**Instructions to follow:** Print verbatim the opening line of the material and every subsequent line through the one containing "its lower part.".

**Given material:**

☆ ☆ ☆ ☆

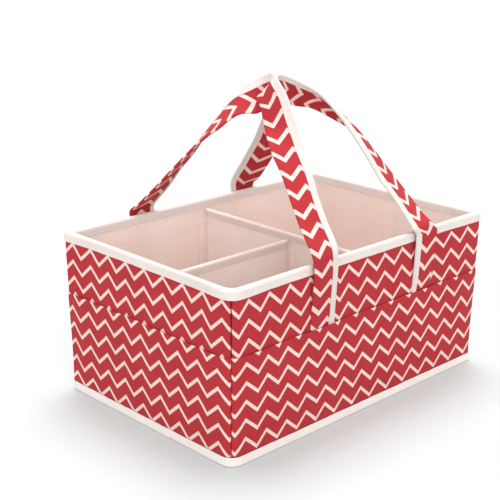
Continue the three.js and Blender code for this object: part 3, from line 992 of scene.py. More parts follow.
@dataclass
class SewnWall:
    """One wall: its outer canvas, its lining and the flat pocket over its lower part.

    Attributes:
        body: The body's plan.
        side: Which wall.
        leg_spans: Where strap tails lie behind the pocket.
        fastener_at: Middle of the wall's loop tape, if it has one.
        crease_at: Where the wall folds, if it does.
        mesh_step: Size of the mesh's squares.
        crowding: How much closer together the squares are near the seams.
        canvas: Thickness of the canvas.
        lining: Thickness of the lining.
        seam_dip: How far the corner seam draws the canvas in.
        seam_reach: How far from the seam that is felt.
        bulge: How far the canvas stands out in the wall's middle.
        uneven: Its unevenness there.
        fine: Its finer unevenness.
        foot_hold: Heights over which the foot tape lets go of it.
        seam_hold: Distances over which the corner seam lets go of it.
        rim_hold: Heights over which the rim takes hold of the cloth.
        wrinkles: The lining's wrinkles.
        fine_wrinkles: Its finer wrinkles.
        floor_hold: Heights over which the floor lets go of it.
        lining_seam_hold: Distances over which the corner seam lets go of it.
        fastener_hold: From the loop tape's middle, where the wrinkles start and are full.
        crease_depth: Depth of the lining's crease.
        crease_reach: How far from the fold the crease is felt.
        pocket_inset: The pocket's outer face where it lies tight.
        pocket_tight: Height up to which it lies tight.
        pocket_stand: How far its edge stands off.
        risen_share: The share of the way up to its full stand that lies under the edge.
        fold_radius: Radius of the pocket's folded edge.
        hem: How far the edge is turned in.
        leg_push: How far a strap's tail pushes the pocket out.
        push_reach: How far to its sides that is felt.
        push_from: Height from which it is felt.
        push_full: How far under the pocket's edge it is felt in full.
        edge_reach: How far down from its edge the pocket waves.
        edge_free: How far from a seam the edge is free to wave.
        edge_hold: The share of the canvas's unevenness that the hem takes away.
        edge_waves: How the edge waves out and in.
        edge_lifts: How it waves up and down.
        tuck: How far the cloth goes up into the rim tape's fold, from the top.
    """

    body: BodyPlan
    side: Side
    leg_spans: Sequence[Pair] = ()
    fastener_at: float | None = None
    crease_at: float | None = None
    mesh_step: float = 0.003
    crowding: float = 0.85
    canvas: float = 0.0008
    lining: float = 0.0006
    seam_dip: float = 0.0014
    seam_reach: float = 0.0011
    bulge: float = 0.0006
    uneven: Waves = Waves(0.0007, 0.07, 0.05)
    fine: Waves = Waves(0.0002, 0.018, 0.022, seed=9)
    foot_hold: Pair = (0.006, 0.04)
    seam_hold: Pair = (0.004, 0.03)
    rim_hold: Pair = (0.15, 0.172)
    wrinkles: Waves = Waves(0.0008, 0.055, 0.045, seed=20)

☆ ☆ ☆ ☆

**Output:**
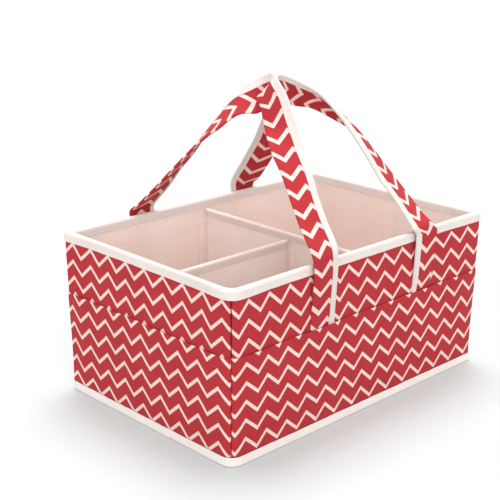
Continue the three.js and Blender code for this object: part 3, from line 992 of scene.py. More parts follow.
@dataclass
class SewnWall:
    """One wall: its outer canvas, its lining and the flat pocket over its lower part.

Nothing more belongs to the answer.